● OBJECTIVE: Set down all of the data exactly as it appears.

● SUPPLIED INFORMATION:
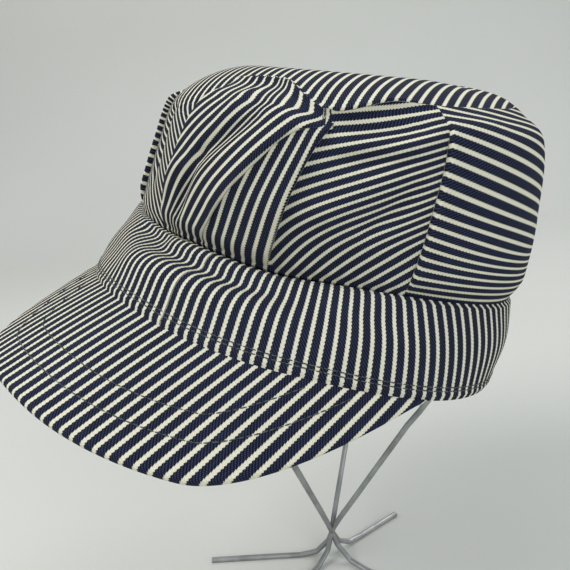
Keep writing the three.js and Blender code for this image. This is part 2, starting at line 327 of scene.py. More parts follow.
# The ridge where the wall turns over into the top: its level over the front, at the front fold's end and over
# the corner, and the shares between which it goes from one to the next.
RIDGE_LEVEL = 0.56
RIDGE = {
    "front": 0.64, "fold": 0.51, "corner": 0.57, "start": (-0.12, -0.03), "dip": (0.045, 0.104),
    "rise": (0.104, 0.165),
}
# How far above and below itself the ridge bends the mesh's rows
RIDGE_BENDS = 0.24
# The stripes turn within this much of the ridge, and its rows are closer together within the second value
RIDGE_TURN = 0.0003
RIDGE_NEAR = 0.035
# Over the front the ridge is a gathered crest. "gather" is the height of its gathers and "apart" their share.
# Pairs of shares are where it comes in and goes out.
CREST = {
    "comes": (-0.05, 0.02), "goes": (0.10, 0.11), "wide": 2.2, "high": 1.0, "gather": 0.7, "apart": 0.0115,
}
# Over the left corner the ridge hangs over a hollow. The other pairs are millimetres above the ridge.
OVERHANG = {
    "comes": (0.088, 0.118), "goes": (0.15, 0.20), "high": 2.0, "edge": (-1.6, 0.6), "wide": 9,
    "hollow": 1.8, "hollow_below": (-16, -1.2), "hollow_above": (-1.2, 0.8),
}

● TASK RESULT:
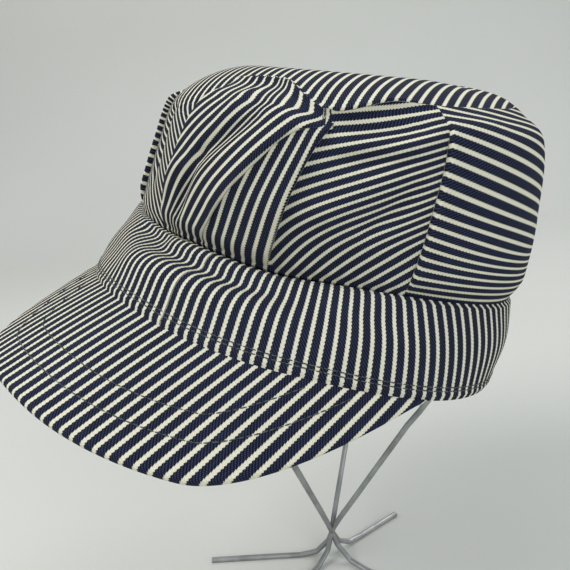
Keep writing the three.js and Blender code for this image. This is part 2, starting at line 327 of scene.py. More parts follow.
# The ridge where the wall turns over into the top: its level over the front, at the front fold's end and over
# the corner, and the shares between which it goes from one to the next.
RIDGE_LEVEL = 0.56
RIDGE = {
    "front": 0.64, "fold": 0.51, "corner": 0.57, "start": (-0.12, -0.03), "dip": (0.045, 0.104),
    "rise": (0.104, 0.165),
}
# How far above and below itself the ridge bends the mesh's rows
RIDGE_BENDS = 0.24
# The stripes turn within this much of the ridge, and its rows are closer together within the second value
RIDGE_TURN = 0.0003
RIDGE_NEAR = 0.035
# Over the front the ridge is a gathered crest. "gather" is the height of its gathers and "apart" their share.
# Pairs of shares are where it comes in and goes out.
CREST = {
    "comes": (-0.05, 0.02), "goes": (0.10, 0.11), "wide": 2.2, "high": 1.0, "gather": 0.7, "apart": 0.0115,
}
# Over the left corner the ridge hangs over a hollow. The other pairs are millimetres above the ridge.
OVERHANG = {
    "comes": (0.088, 0.118), "goes": (0.15, 0.20), "high": 2.0, "edge": (-1.6, 0.6), "wide": 9,
    "hollow": 1.8, "hollow_below": (-16, -1.2), "hollow_above": (-1.2, 0.8),
}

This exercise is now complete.